## Challenge
Find each line with "from" and copy it.

★ ★ ★ ★ ★ ★ ★

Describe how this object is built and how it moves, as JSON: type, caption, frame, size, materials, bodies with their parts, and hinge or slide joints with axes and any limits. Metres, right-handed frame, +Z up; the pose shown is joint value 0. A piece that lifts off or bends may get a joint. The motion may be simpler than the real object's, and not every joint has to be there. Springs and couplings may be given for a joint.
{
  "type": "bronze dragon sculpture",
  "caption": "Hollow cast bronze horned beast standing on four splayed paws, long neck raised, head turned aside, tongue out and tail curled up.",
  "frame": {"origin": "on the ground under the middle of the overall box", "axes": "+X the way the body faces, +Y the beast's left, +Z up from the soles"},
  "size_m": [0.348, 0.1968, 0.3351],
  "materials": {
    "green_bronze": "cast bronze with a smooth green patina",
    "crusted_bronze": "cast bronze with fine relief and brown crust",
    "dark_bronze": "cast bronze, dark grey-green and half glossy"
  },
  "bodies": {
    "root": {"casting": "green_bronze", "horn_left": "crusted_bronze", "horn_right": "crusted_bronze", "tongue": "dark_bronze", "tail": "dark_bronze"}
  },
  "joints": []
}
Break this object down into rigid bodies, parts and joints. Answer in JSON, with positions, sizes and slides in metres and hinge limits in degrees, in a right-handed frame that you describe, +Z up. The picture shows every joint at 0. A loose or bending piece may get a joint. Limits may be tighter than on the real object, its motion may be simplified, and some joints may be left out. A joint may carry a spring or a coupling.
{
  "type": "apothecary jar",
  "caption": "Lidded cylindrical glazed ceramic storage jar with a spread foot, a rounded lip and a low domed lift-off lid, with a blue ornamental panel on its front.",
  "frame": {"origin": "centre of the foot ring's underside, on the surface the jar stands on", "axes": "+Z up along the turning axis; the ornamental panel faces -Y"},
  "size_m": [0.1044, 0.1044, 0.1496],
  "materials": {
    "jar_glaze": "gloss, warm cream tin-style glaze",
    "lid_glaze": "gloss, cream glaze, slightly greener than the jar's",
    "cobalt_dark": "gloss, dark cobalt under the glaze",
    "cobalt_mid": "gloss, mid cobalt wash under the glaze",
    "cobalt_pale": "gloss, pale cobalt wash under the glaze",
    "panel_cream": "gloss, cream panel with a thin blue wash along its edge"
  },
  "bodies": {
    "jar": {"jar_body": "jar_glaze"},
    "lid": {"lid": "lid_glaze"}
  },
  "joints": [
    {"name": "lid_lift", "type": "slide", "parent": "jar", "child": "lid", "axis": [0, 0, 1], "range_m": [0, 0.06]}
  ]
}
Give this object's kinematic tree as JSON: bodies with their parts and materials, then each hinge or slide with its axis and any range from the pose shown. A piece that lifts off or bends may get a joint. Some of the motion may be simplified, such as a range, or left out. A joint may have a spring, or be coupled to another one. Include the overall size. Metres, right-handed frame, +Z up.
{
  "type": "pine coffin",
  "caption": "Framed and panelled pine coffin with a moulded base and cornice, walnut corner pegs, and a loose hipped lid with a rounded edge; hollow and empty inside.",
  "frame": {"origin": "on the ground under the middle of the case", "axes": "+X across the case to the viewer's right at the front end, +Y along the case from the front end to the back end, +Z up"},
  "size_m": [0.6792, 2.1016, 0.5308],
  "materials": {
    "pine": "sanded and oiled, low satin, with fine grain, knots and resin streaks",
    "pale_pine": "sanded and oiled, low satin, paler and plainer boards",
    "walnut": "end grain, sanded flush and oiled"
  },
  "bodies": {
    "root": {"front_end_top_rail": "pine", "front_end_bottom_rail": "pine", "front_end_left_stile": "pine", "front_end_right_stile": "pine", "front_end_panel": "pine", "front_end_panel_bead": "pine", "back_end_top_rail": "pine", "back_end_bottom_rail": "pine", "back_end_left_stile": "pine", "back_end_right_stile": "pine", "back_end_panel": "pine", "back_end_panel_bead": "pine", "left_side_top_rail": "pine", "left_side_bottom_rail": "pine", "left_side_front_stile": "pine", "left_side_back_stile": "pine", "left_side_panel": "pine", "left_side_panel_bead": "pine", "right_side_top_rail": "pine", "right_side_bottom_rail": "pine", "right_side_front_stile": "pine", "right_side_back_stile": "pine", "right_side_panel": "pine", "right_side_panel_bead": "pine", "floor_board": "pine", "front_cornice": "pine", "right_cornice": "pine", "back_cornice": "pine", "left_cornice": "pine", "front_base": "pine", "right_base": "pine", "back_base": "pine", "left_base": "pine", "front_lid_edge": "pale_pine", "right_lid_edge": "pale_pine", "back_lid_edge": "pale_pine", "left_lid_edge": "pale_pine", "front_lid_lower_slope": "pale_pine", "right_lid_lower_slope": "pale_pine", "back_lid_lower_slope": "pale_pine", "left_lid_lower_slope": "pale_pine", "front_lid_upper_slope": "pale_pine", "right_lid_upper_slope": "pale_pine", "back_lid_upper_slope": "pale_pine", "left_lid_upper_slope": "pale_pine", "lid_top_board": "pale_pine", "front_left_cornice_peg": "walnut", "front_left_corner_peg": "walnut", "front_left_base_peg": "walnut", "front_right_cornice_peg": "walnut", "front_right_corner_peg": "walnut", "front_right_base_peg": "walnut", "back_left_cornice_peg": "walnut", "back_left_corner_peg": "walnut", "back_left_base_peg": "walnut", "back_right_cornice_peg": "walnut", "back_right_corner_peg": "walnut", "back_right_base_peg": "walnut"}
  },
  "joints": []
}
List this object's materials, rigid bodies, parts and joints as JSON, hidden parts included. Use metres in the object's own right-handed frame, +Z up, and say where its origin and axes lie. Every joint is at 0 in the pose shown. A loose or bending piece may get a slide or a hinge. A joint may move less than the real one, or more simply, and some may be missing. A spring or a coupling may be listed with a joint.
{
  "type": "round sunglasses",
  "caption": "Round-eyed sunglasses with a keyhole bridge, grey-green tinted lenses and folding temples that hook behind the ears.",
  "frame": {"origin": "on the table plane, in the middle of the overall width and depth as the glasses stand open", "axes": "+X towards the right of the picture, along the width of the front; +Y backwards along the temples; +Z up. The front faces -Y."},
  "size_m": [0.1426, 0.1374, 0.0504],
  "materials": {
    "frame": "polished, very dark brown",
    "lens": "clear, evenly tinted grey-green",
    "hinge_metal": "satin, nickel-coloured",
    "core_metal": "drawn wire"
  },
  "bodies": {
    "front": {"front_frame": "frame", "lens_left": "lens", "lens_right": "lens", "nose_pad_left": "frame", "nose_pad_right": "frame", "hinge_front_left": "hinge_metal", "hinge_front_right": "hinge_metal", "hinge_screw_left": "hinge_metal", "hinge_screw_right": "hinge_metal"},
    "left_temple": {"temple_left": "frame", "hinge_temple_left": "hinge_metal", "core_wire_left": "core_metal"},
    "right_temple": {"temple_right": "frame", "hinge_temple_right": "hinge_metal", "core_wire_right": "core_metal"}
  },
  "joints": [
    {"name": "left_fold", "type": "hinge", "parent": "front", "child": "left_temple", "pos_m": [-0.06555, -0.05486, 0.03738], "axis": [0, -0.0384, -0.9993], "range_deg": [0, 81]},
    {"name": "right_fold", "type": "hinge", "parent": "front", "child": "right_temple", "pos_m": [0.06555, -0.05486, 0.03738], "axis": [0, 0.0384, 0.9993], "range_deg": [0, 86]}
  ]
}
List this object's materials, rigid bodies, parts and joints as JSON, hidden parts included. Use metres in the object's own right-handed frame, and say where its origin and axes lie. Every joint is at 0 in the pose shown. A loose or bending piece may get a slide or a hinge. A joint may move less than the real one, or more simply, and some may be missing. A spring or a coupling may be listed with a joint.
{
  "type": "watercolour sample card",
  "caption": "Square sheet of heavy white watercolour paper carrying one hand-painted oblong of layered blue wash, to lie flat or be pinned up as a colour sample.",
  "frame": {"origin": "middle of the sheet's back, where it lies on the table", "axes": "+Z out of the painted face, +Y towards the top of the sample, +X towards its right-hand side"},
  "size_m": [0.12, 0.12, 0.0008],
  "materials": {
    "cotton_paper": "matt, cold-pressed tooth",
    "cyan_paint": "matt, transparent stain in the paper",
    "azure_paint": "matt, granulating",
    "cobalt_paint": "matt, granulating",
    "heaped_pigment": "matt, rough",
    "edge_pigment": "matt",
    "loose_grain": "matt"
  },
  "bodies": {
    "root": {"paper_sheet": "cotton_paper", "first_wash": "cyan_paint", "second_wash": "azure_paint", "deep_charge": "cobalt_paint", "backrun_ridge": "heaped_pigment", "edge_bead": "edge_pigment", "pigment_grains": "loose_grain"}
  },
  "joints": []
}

★ ★ ★ ★ ★ ★ ★

## Correct output
  "frame": {"origin": "on the ground under the middle of the overall box", "axes": "+X the way the body faces, +Y the beast's left, +Z up from the soles"},
Give this object's kinematic tree as JSON: bodies with their parts and materials, then each hinge or slide with its axis and any range from the pose shown. A piece that lifts off or bends may get a joint. Some of the motion may be simplified, such as a range, or left out. A joint may have a spring, or be coupled to another one. Include the overall size. Metres, right-handed frame, +Z up.
  "frame": {"origin": "on the ground under the middle of the case", "axes": "+X across the case to the viewer's right at the front end, +Y along the case from the front end to the back end, +Z up"},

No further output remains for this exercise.